In fact, he only once said something that was encouraging: ‘I’ll make a powerful tailor of you yet’. He had a funny way of expressing himself. And when he said that, I knew that he was just forcing me to try harder. Years later, he made a compliment on something I’d made. He looked the coat up and down and in and out, and then he smilled a bit and said: ‘I can see myself in this coat’.
Of course he never gave me a physical beating, but there were times when I had fooled up a job, and he’d just explode in rage, and tell me off so severely that I’d be unable to move or speak. I’d just sit there and let it wash over me, hearing him say every third sentence: ‘People underestimate this job’, referring to the tailoring business. It was a thing which he said to me nearly every day, whether he was angry or relaxed.
He was a lovely man, always serving me lovely indian food which he’d made himself, explaining to me what ingredients he’d used and what beneficial effect they had on each organ in the body.
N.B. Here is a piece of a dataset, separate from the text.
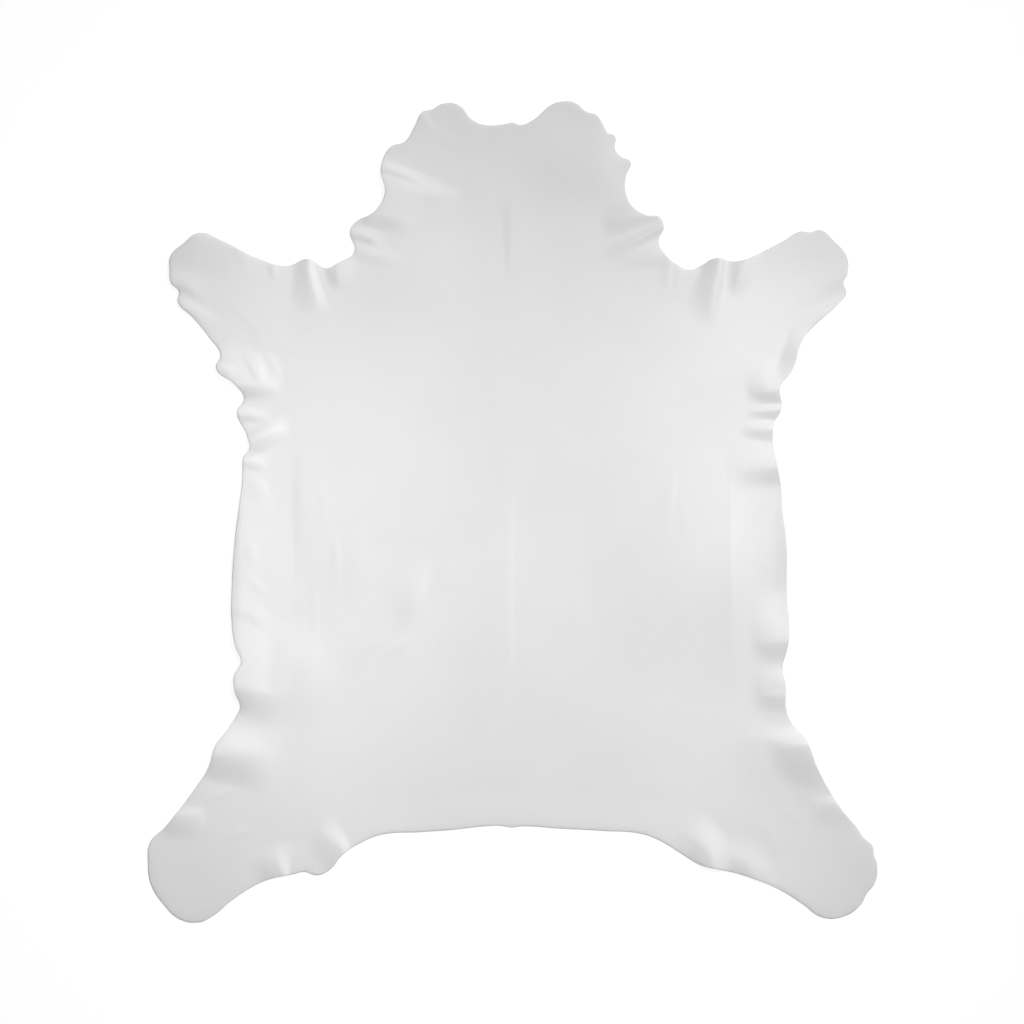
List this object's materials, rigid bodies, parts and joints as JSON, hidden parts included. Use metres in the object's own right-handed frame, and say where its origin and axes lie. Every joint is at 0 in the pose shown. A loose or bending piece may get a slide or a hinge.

The thing that had always inspired me when we worked, is that he was, and is, madly passionate about his job. He studied cutting first in Rotterdam, and found a job. But he wasn’t satisfied, so he went to an academy in Germany, to learn how to cut the German way. After that, he decided to do the same thing in Paris. And to top it all off, he went to Chicago to learn yet another way of cutting. And always he made clothing by hand, ten to twelve hours a day. Even now that he is retired, he is still teaching. And he still makes coats, because it is his life, his passion.
And I know it is the only way to do this job: with passion. You must sleep with shears under your pillow, wear a thimble on a chain, have pins stuck in your tie and a full-scale pattern stuck on your bedroom wall.